Key Adaptations for Tissue Packing#

  • Chunk Size: 14 actions (0.16s horizon) balanced responsiveness and error correction.

  • Input Modalities:

HDF5 file contents:
- action: <HDF5 dataset "action": shape (149, 14), type "<f8">
- observations:
  - images:
    - top: <HDF5 dataset "top": shape (149, 480, 640, 3), type "|u1">
  - qpos: <HDF5 dataset "qpos": shape (149, 14), type "<f8">
  • Transformer Architecture:

    • 6-layer encoder (vision + proprioception fusion)
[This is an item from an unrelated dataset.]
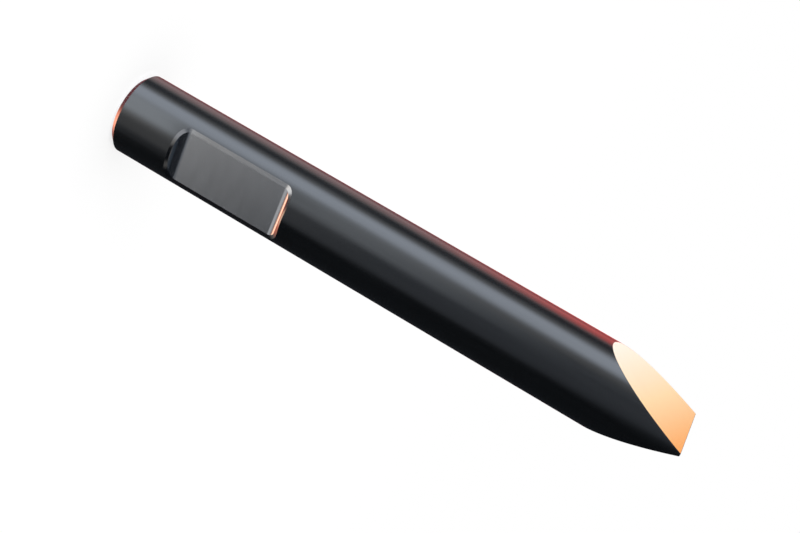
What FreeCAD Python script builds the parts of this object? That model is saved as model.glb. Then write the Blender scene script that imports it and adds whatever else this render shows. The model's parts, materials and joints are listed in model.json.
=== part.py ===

    • 4-layer decoder for action sequence prediction

Training Protocol#

  • Loss: L1 reconstruction + KL divergence (β=0.5)

  • Augmentations:

    • Random lighting variations

    • Synthetic occlusions (simulate tissue wrinkles)

    • Joint position noise (σ=0.8°)


Results#

Metric

Leader Performance

ACT Follower

Success Rate

92.4%

85.7%

Cycle Time

4.2s/item

4.8s/item

Positional Error (σ)

0.5mm

1.1mm


Conclusion#

The system achieved autonomous operation with less than a 15% performance gap compared to human teleoperation, demonstrating ACT’s effectiveness for deformable object manipulation. Future work could integrate real-time haptic feedback and dynamic chunk-size adaptation.